Ich schreibe gegen das Vergessen! Eine Diskussion über misshandelte Hühner zu führen, macht keinen Sinn. Kaum jemand wird mich verstehen, obwohl der Hinduismus sich zur Gewaltfreiheit und zum Vegetarismus bekennt. Der Balinese ist wie der Deutsche ein Fleischesser, wenn er es auch nicht in den gleichen Mengen verzehrt. Den größten Teil des Hühnerfleischs finden jedoch die Touristen auf ihren Tellern wieder. Die Problematik der Mit-Geschöpflichkeit dringt, trotz und Hinduismus und Reinkarnation, gerade erst ins Bewusstsein. Der Umweltschutz steckt noch in den Kinderschuhen.
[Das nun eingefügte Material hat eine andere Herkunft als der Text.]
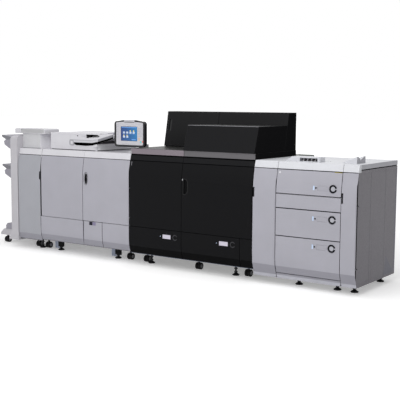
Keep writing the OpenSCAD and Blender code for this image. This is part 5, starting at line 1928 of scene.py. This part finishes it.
@dataclass
class Studio:
    """The floor, the light and the camera.

    Attributes:
        lens: the lens, in millimetres on a 36 mm sensor.
        camera_at: the camera's place.
        azimuth: how far it looks to the left of straight back, in radians.
        pitch: how far it looks down.
        roll: how far it is rolled.
    """

    lens: float = 75.909
    camera_at: Triple = (4.8866, -6.5584, 1.5123)
    azimuth: float = 0.614604
    pitch: float = 0.114339
    roll: float = 0.0061234

    def build(self) -> None:
        """Sets up the floor, the world, the lamps and the camera."""
        bpy.context.scene.view_settings.view_transform = "Standard"
        self.floor()
        self.world()
        self.lamps()
        self.camera()

    def floor(self) -> None:
        """A pale floor that the camera sees as white but for the shadow."""
        mesh = bpy.data.meshes.new("studio_floor")
        reach = 60.0
        mesh.from_pydata([(-reach, -reach, 0), (reach, -reach, 0), (reach, reach, 0), (-reach, reach, 0)], [],
                         [(0, 1, 2, 3)])
        floor = placed("studio_floor", mesh)
        finish = bpy.data.materials.new("studio floor")
        finish.use_nodes = True
        graph = Graph(finish.node_tree)
        shader = graph.tree.nodes["Principled BSDF"]
        graph.fix(shader, {"Base Color": (0.92, 0.92, 0.92, 1.0), "Roughness": 0.9, "Specular IOR Level": 0.1,
                           "Emission Color": (1.0, 1.0, 1.0, 1.0)})
        places = graph.node("ShaderNodeTexCoord")
        distance = graph.node("ShaderNodeVectorMath", operation="LENGTH")
        far = graph.node("ShaderNodeMapRange", {"From Min": 2.2, "From Max": 7.0, "To Min": 0.30, "To Max": 0.75})
        share = graph.node("ShaderNodeMath", operation="MULTIPLY")
        graph.link((places.outputs["Object"], distance.inputs[0]), (distance.outputs["Value"], far.inputs["Value"]),
                   (self.seen(graph, "Is Camera Ray", "Is Glossy Ray"), share.inputs[0]),
                   (far.outputs["Result"], share.inputs[1]),
                   (share.outputs["Value"], shader.inputs["Emission Strength"]))
        mesh.materials.append(finish)

    def world(self) -> None:
        """A white backdrop that gives a soft, even light."""
        world = bpy.data.worlds.new("studio world")
        bpy.context.scene.world = world
        world.use_nodes = True
        graph = Graph(world.node_tree)
        sky = graph.tree.nodes["Background"]
        graph.fix(sky, {"Color": (1.0, 1.0, 1.0, 1.0)})
        strength = graph.node("ShaderNodeMapRange", {"To Min": 0.45, "To Max": 1.0})
        seen = self.seen(graph, "Is Camera Ray", "Is Transmission Ray", "Is Glossy Ray")
        graph.link((seen, strength.inputs["Value"]), (strength.outputs["Result"], sky.inputs["Strength"]))

    @staticmethod
    def seen(graph: Graph, *rays: str) -> Socket:
        """Whether a ray is of one of some kinds.

        Args:
            graph: the graph it is for.
            rays: the kinds, by their names on the light path.

        Returns:
            1 if it is, else 0.
        """
        path = graph.node("ShaderNodeLightPath")
        result = path.outputs[rays[0]]
        for ray in rays[1:]:
            either = graph.node("ShaderNodeMath", operation="MAXIMUM")
            graph.link((result, either.inputs[0]), (path.outputs[ray], either.inputs[1]))
            result = either.outputs["Value"]
        return result

    def lamps(self) -> None:
        """Soft boxes: a main one to the front left, a fill to the right and one above."""
        self.lamp("main_soft_box", (-2.5, -7, 4.2), (0, 0, 0.6), 5, 70)
        self.lamp("fill_soft_box", (2.2, -5.6, 4.2), (-0.9, -0.2, 0.9), 3, 125)
        self.lamp("top_soft_box", (0.3, -1, 5.3), (0, 0, 0.8), 5, 105)

    def lamp(self, name: str, place: Triple, target: Triple, size: float, power: float) -> None:
        """Adds a square lamp that looks at a place.

        Args:
            name: its name.
            place: where it is.
            target: what it looks at.
            size: its side.
            power: its power in watts.
        """
        data = bpy.data.lights.new(name, "AREA")
        data.shape = "SQUARE"
        data.size = size
        data.energy = power
        lamp = placed(name, data)
        lamp.location = place
        lamp.rotation_euler = (Vector(target) - Vector(place)).to_track_quat("-Z", "Y").to_euler()

    def camera(self) -> None:
        """The camera at the photograph's place."""
        forward = Vector((-math.sin(self.azimuth) * math.cos(self.pitch),
                          math.cos(self.azimuth) * math.cos(self.pitch), -math.sin(self.pitch)))
        right = Vector((math.cos(self.azimuth), math.sin(self.azimuth), 0.0))
        up = right.cross(forward)
        across = right * math.cos(self.roll) + up * math.sin(self.roll)
        above = up * math.cos(self.roll) - right * math.sin(self.roll)
        data = bpy.data.cameras.new("photograph_camera")
        data.lens = self.lens
        data.sensor_width = 36.0
        data.clip_end = 200.0
        camera = placed("photograph_camera", data)
        turn = Matrix((across, above, -forward)).transposed().to_4x4()
        camera.matrix_world = Matrix.Translation(self.camera_at) @ turn
        bpy.context.scene.camera = camera


def main() -> None:
    """Builds the studio and every sub-assembly in order."""
    Studio().build()
    for part in (Finisher(), FixingUnit(), DocumentReader(), ControlPanel(), PrintEngine(), PaperDeck(),
                 RunningGear(), Seams()):
        LOG.info("building %s", type(part).__name__)
        part.build()
    LOG.info("%d pieces made", Shop.made)


if __name__ == "__main__":
    main()
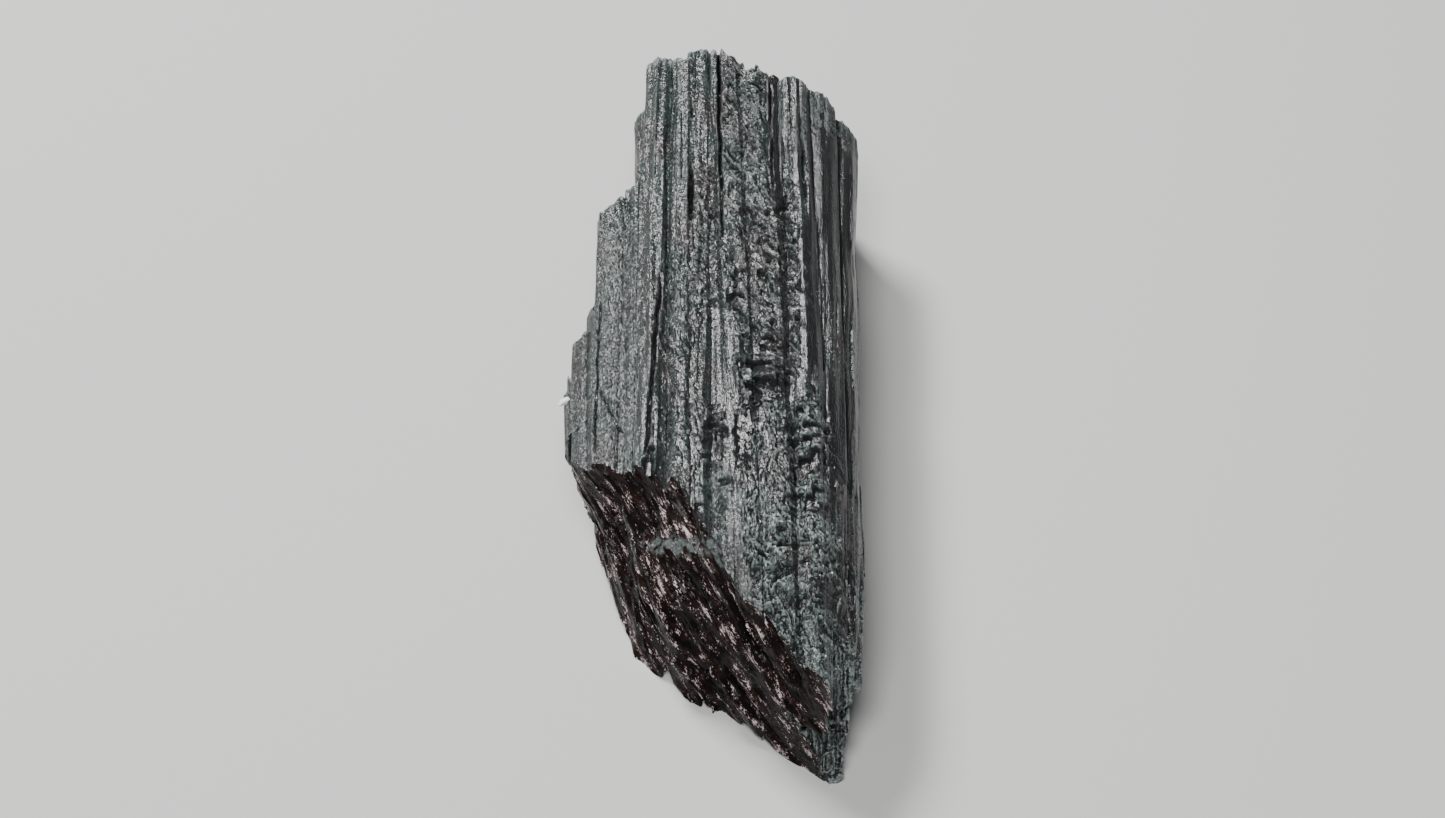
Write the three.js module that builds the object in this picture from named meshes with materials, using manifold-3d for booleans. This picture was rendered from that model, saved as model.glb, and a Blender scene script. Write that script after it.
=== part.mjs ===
// A hand specimen of black tourmaline: a fan of long ribbed crystals that grew side by side and
// into each other, so that they are one solid. It lies on its flattest side. The crystals run
// along Y. The far end, +Y, is broken off in steps, one per crystal. The near end is one steep
// break that crosses the fan slantwise and leaves it with a point at the right. A grain of pale
// feldspar sits on the left flank.
//
// Units are millimetres, +Z is up, and the origin is under the middle of the specimen.
import * as THREE from "three";
import { mergeVertices } from "three/addons/utils/BufferGeometryUtils.js";
import Module from "manifold-3d";

const wasm = await Module();
wasm.setup();

// ---------------------------------------------------------------- driving dimensions

const FAR_STATION = 30; // the two places along Y at which each crystal's x is given
const NEAR_STATION = -30;
const BREAK_END = -46; // crystals run on to here, and the near break then cuts them off
const TAPER_START = -22; // from here to the point, the fan's upper side falls away
const TAPER_END = -39;
const TAPER_DROP = 6; // how far it has fallen at the point
const BASE_Z = 0; // the plane that the underside's worn ribs all meet
const ROW_Y = 6.5; // distance between the rings of corners along a smooth crystal
const ROUGH_ROW_Y = 1.9; // and along one whose faces are etched into scales
const CORNERS = 14; // corners round a crystal's section
const SQUARENESS = 3.6; // 2 would make the section an ellipse, and more makes it boxier
const RIB = 0.13; // how far every other corner stands out, as the growth ribs do
const WANDER = 0.25; // how far a ring strays from its crystal's straight line
const POINT_LEAN = 0.43; // how far back the point's broken end leans for each millimetre of height
const SCALE_RELIEF = 0.34; // how far an etched crystal's corners stray on their own
const END_RELIEF = 0.9; // how rough the broken far ends are

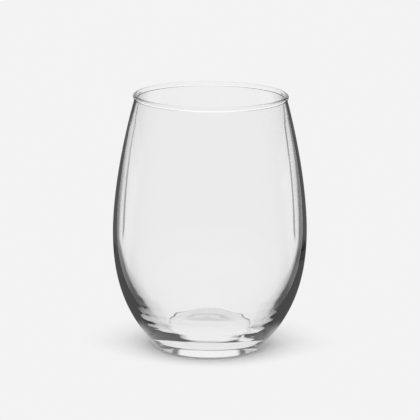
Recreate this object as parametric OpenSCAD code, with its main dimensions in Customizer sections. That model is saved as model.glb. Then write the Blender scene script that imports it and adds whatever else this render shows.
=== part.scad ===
// Stemless wine glass: one piece of clear glass, a solid of revolution about Z.
// The origin is the middle of the ring that the glass stands on, and +Z is up.

/* [Bowl] */
// Height from the standing surface to the top of the rim
height = 115; // [95:1:140]
// Outer diameter of the rim, across its rounded bead
rim_d = 69.2; // [60:0.2:76]
// Outer diameter at the widest point
widest_d = 87.2; // [80:0.2:100]
// Height of the widest point
widest_z = 52; // [44:1:62]
// Angle that the wall leans inwards under the rim, in degrees
rim_lean = 16; // [8:1:22]

/* [Wall] */
// Diameter of the bead that rounds the rim
bead_d = 2.2; // [1.6:0.1:3]
// Thickness of the wall under the bead
neck_t = 1.2; // [1:0.1:1.5]
// Thickness of the wall at the widest point
wall_t = 2.2; // [1.6:0.1:3.4]

/* [Base] */
// Outer diameter of the flat ring that the glass stands on
foot_d = 46.6; // [40:0.2:54]
// Width of that ring
ring_w = 7; // [3:0.2:9]
// Radius of the rounded heel between the ring and the wall
heel_r = 2; // [1:0.1:3]
// Angle that the wall leans outwards above the heel, in degrees
heel_lean = 40; // [30:1:48]
// Diameter of the flat floor inside the bowl
floor_d = 37; // [24:0.2:42]
// Thickness of the glass in the middle of the base
base_t = 5.3; // [3:0.1:9]
// Depth of the hollow under the base
hollow_h = 0.5; // [0.3:0.1:1.6]

/* [Hidden] */

// Steps along each curve of the profile, and around the glass
curve_steps = 24;
$fn = 96;

glass_colour = [0.86, 0.91, 0.91];
glass_alpha = 0.45;

// How far each end of a curve runs along its own direction, as a share of the curve's height
neck_pull_share = 0.33;
shoulder_pull_share = 0.28;
belly_pull_share = 0.56;
heel_pull_share = 0.25;
inner_belly_pull_share = 0.6;
// The same for the curve's end at the flat floor, as a share of the run from there out to the wall
floor_pull_share = 0.15;

// Radii and heights where the curves meet
widest_r = widest_d / 2;
foot_r = foot_d / 2;
floor_r = floor_d / 2;
bead_r = bead_d / 2;
bead_x = rim_d / 2 - bead_r;
bead_z = height - bead_r;
neck_in_r = bead_x - bead_r;
neck_out_r = neck_in_r + neck_t;
widest_in_r = widest_r - wall_t;
floor_z = hollow_h + base_t;
heel_x = foot_r + heel_r * cos(heel_lean);
heel_z = heel_r - heel_r * sin(heel_lean);

// The hollow under the base is a cap of this sphere
hollow_r = foot_r - ring_w;
hollow_ball_r = (hollow_r * hollow_r + hollow_h * hollow_h) / (2 * hollow_h);

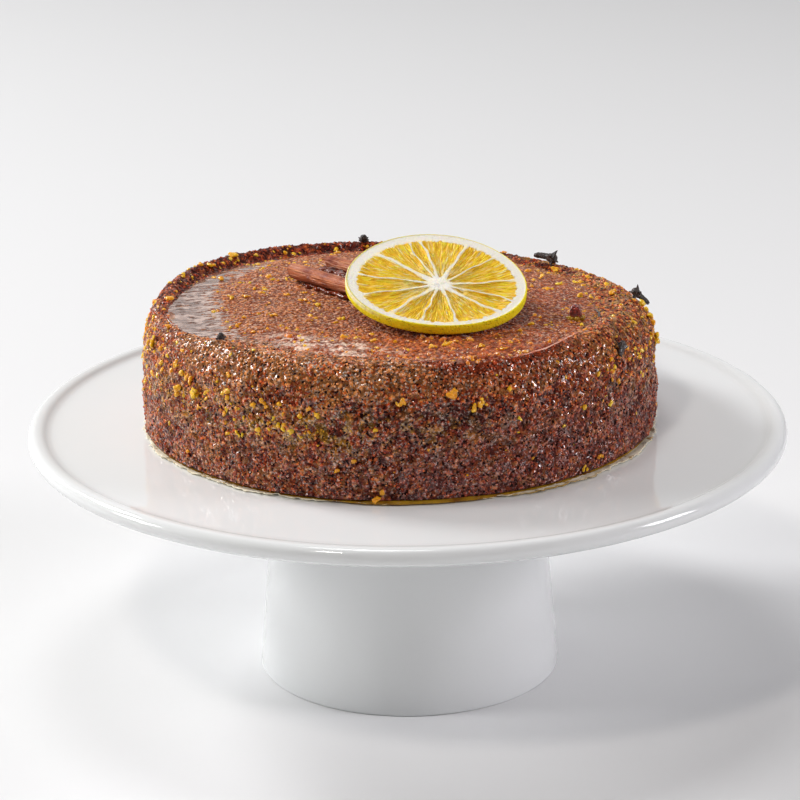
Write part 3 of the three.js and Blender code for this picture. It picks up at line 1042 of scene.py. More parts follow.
@dataclass(frozen=True)
class Citrus:
    """Dried citrus: golden pulp, cream membranes, white pith and yellow-green rind."""

    gold: Colour = (1.0, 0.77, 0.032)
    honey: Colour = (0.78, 0.38, 0.005)
    pale: Colour = (1.0, 0.85, 0.38)
    pith: Colour = (0.82, 0.785, 0.69)
    cream: Colour = (0.96, 0.80, 0.46)
    core: Colour = (0.94, 0.90, 0.80)
    rind: Colour = (1.0, 0.80, 0.010)
    olive: Colour = (1.0, 0.84, 0.014)
    pore: Colour = (0.30, 0.22, 0.01)

    def make(self) -> Material:
        """Builds the material.

        Returns:
            The material.
        """
        depth = {"Subsurface_Weight": 0.25, "Subsurface_Scale": 3 * MM, "Subsurface_Radius": (1.0, 0.7, 0.15)}
        look = Look("dried_citrus", IOR=1.42, Specular_IOR_Level=0.3, **depth)
        fibre = look.relief(Pattern.PULP, 0.8 * MM)
        strand = fibre["Tone"]
        edge = (look.noise(look.stored("place", "Vector"), 0.9 * MM) - 0.5) * 0.9
        flesh = (look["pulp"] + edge).ramp(0.3, 0.75)
        pulp = look.layers(
            self.gold,
            (strand.ramp(0.6, 0.95), self.pale),
            (look.blotch(0.0045, 2.6).ramp(0.45, 0.85) * 0.35, self.honey),
            ((fibre["Crevice"] | strand.ramp(0.3, 0.1)) * 0.72, self.honey),
            (look["veil"] * strand.ramp(0.15, 0.6), self.pale),
            (look["pulp"].ramp(1.0, 0.72) * strand.ramp(0.2, 0.7), self.pale),
        )
        cream = look.blotch(0.003, 2.0).ramp(0.3, 0.9)
        white = look.layers(self.pith, (cream, self.cream), (look["band"], self.pith), (look["core"], self.core))
        pores = look.cells(look.place, 1.2 * MM)[0].ramp(0.1, 0.35)
        spots = (pores.ramp(0.0, 1.0, 0.22, 0.0), self.pore)
        skin = look.layers(self.rind, (look.blotch(0.005, 2.2), self.olive), spots)
        look.feed(
            Base_Color=look.layers(white, (flesh, pulp), (look["skin"], skin)),
            Roughness=flesh.ramp(0.0, 1.0, 0.7, 0.45),
        )
        height = fibre["Height"] * flesh + look.grain(0.9 * MM, 3.0) * 0.5
        look.bump(height + pores * look["skin"] * 0.6, 0.8 * MM)
        return look.material


@dataclass(frozen=True)
class Bark:
    """Rolled cinnamon bark with lengthwise fibres."""

    brown: Colour = (0.72, 0.235, 0.085)
    dark: Colour = (0.25, 0.045, 0.018)
    pale: Colour = (0.84, 0.44, 0.24)

    def make(self) -> Material:
        """Builds the material.

        Returns:
            The material.
        """
        look = Look("cinnamon_bark", IOR=1.45, Specular_IOR_Level=0.35)
        fibre = look.relief(Pattern.BARK, 0.6 * MM)
        base = look.layers(
            self.brown,
            (look.blotch(0.007, 2.4).ramp(0.3, 0.9), self.dark),
            (fibre["Tone"].ramp(0.55, 1.0) * 0.5, self.pale),
            (fibre["Tone"].ramp(0.35, 0.1) * 0.35, self.dark),
            (fibre["Crevice"] * 0.5, self.dark),
            (look["shade"] * 0.85, self.dark),
        )
        look.feed(Base_Color=base, Roughness=look.blotch(0.004, 2.0).ramp(0.2, 0.8, 0.6, 0.36))
        look.bump(fibre["Height"] + look.grain(0.9 * MM, 3.0) * 0.4, 0.7 * MM)
        return look.material


@dataclass(frozen=True)
class CloveSkin:
    """Nearly black, wrinkled skin of a dried clove, or the dark red one of a candied bud."""

    name: str = "dried_clove"
    black: Colour = (0.014, 0.008, 0.006)
    brown: Colour = (0.085, 0.042, 0.030)
    coat: float = 0.35
    coat_roughness: float = 0.22

    def make(self) -> Material:
        """Builds the material.

        Returns:
            The material.
        """
        shine = {"Coat_Weight": self.coat, "Coat_Roughness": self.coat_roughness, "Coat_IOR": 1.6}
        look = Look(self.name, IOR=1.45, **shine)
        wrinkle = look.relief(Pattern.SKIN, 0.9 * MM, on_skin=False)
        coats = (look.blotch(0.0018, 2.5), self.brown), (wrinkle["Crevice"], self.black)
        look.feed(
            Base_Color=look.layers(self.black, *coats),
            Roughness=look.blotch(0.002, 2.0).ramp(0.2, 0.8, 0.65, 0.4),
        )
        look.bump(wrinkle["Height"], 0.5 * MM)
        return look.material


@dataclass(frozen=True)
class Syrup:
    """Amber or burnt syrup that has run down."""

    name: str = "amber_syrup"
    thin: Colour = (0.50, 0.28, 0.02)
    thick: Colour = (0.20, 0.075, 0.008)
    wave: float = 0.3

    def make(self) -> Material:
        """Builds the material.

        Returns:
            The material.
        """
        look = Look(self.name, IOR=1.5, Roughness=0.08)
        look.feed(Base_Color=look.blend(look.blotch(0.006, 3.0), self.thin, self.thick))
        look.bump(look.grain(2.2 * MM, 3.0), self.wave * MM, 0.8)
        return look.material


# ---- Studio ----


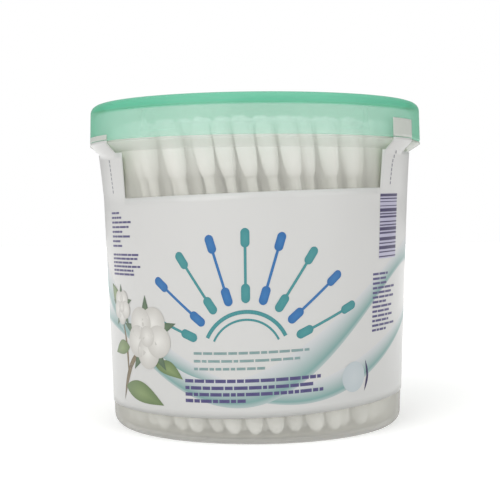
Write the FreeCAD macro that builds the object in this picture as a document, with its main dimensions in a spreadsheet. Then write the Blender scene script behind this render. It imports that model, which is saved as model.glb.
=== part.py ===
import FreeCAD, Part
import math
import os
import random

import Sketcher

# A round clear tub full of cotton swabs, with a push-on lid and a film label.
# The origin is at the middle of the base, +Z runs up through the lid and the front faces -Y.

doc = FreeCAD.newDocument("swab_tub")

# Driving dimensions: name, value in millimetres or degrees, meaning
SIZES = [
    ("swab_length", 75.0, "whole length of a swab, which sets the height of the tub"),
    ("head_room", 1.1, "room from the top of an upright swab to the level of the neck's rim"),
    ("lid_radius", 42.0, "outside of the lid's skirt at its foot, and of the collar"),
    ("collar_width", 3.1, "how far the collar stands out from the top of the wall"),
    ("wall_taper", 2.4, "how much smaller the wall is where it would meet the base plane"),
    ("wall", 0.9, "thickness of the tapered wall"),
    ("foot_round", 3.0, "outside rounding from the wall to the base"),
    ("foot_ring", 1.4, "width of the ring that the tub stands on"),
    ("foot_recess", 0.7, "height of the underside inside that ring"),
    ("floor_thickness", 0.9, "thickness of the floor"),
    ("floor_round", 1.8, "inside rounding from the floor to the wall"),
    ("collar_slope", 2.0, "height of the collar's sloped underside"),
    ("collar_lip", 0.4, "height of the collar's upright edge"),
    ("neck_height", 7.1, "height of the neck above the collar"),
    ("neck_wall", 1.0, "thickness of the neck"),
    ("neck_gap", 0.6, "clearance between the neck and the lid's skirt"),
    ("bead", 0.15, "how far each snap bead stands proud"),
    ("bead_height", 1.0, "height of a snap bead"),
    ("neck_bead_drop", 3.1, "top of the neck's bead under the neck's rim"),
    ("skirt_bead_rise", 1.4, "foot of the skirt's bead above the skirt's foot"),
    ("lid_draft", 0.24, "how much smaller the lid is at its top"),
    ("lid_wall", 1.0, "thickness of the lid's skirt and panel"),
    ("lid_seat_gap", 0.2, "clearance between the lid's panel and the neck's rim"),
    ("skirt_gap", 0.3, "clearance between the skirt's foot and the collar"),
    ("rim_width", 3.0, "width of the stacking rim round the panel"),
    ("rim_height", 1.5, "height of the stacking rim above the panel"),
    ("lid_round", 2.0, "rounding of the lid's top edge"),
    ("rim_round", 0.6, "rounding of the stacking rim's inner edge"),
    ("film", 0.2, "thickness of the label's film"),
    ("film_gap", 0.06, "clearance between the film and what it is stuck to"),
    ("label_foot", 6.6, "height of the label's lower edge at the front"),
    ("label_top_gap", 0.3, "label's upper edge under the collar"),
    ("label_tilt", 1.9, "how far out of level the label was applied, in degrees"),
    ("window_depth", 10.2, "window's lower edge under the collar, at the front"),
    ("window_left", 31.0, "left edge of the window from the middle"),
    ("window_right", 29.35, "right edge of the window from the middle"),
    ("tab_right_angle", 13.6, "width of the right seal tab round the lid, in degrees"),
    ("tab_left_angle", 19.0, "width of the left seal tab round the lid, in degrees"),
    ("tab_right_turn", 57.2, "middle of the right tab from the front, in degrees"),
    ("tab_left_turn", 66.3, "middle of the left tab from the front, in degrees"),
    ("tab_right_height", 4.5, "height of the right tab above the skirt's foot"),
    ("tab_left_height", 1.3, "height of the left tab above the skirt's foot"),
    ("tear_gap", 0.05, "gap from the tear line to the edge beside it"),
    ("stick_radius", 1.15, "radius of the paper stick"),
    ("stick_gap", 0.05, "clearance between the stick and the cotton round it"),
    ("cotton_radius", 2.35, "radius of a cotton head near its end"),
    ("cotton_waist", 2.0, "radius of a cotton head at its shoulder"),
    ("cotton_length", 14.5, "length of a cotton head"),
    ("cotton_shoulder", 2.6, "length of a head's narrowing onto the stick"),
    ("cotton_end_round", 2.25, "rounding of a head's end, made of narrow bands"),
    ("cotton_cap", 2.5, "cotton beyond the end of the stick"),
    ("swab_gap", 0.2, "clearance between neighbouring heads, and from heads to the wall"),
    ("seat_gap", 0.25, "clearance between the floor and the swabs that stand on it"),
    ("heap_gap", 0.32, "gap between neighbouring heads in the even pattern the heap starts from"),
    ("heap_twist", 24.0, "how far the heap of swabs is twisted from foot to top, in degrees"),
    ("heap_spread", 1.07, "how much wider the heap is at its top"),
    ("heap_press", 0.6, "how far the outer swabs start beyond the wall, which then presses them in"),
    ("heap_turn", 14.0, "how far the rows of the heap are turned from the sides, in degrees"),
    ("heap_disorder", 1.7, "how far a swab may stray from the even pattern it starts from"),
]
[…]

Ich bin auf drei Projekte gestoßen, die sich um verwahrloste, kranke und halbverhungerte Hunde kümmern, die überall in den Straßen herumlungern. Ein vielversprechender Anfang. Wie war es bei uns vor fünfzig Jahren? Fairerweise darf ich das nicht aus dem Blick verlieren. Jeder freut sich über Wohlstand und einen guten Lebensstandard. Erst viel später rücken die übersehenen oder vernachlässigten Konsequenzen ins Bewusstsein und man wundert sich, wie das nur passieren konnte. Das Bewusstsein ist eine Schildkröte, und kommt anscheinend nicht schneller voran.

Ein Tag mit kontroversen Eindrücken neigt sich dem Ende zu. Meinen Cappuccino habe ich ausgetrunken. Bevor ich in Versuchung komme, mir den nächsten zu bestellen, breche ich auf. Die Luft riecht frisch und sauber, weiterer Regen liegt in der Luft. Die allgegenwärtigen Abgasen haben einen Moment an Schärfe verloren, und ich bin wieder halbwegs trocken. Es ist immer besonders heiß und drückend, wenn es gerade geregnet hat.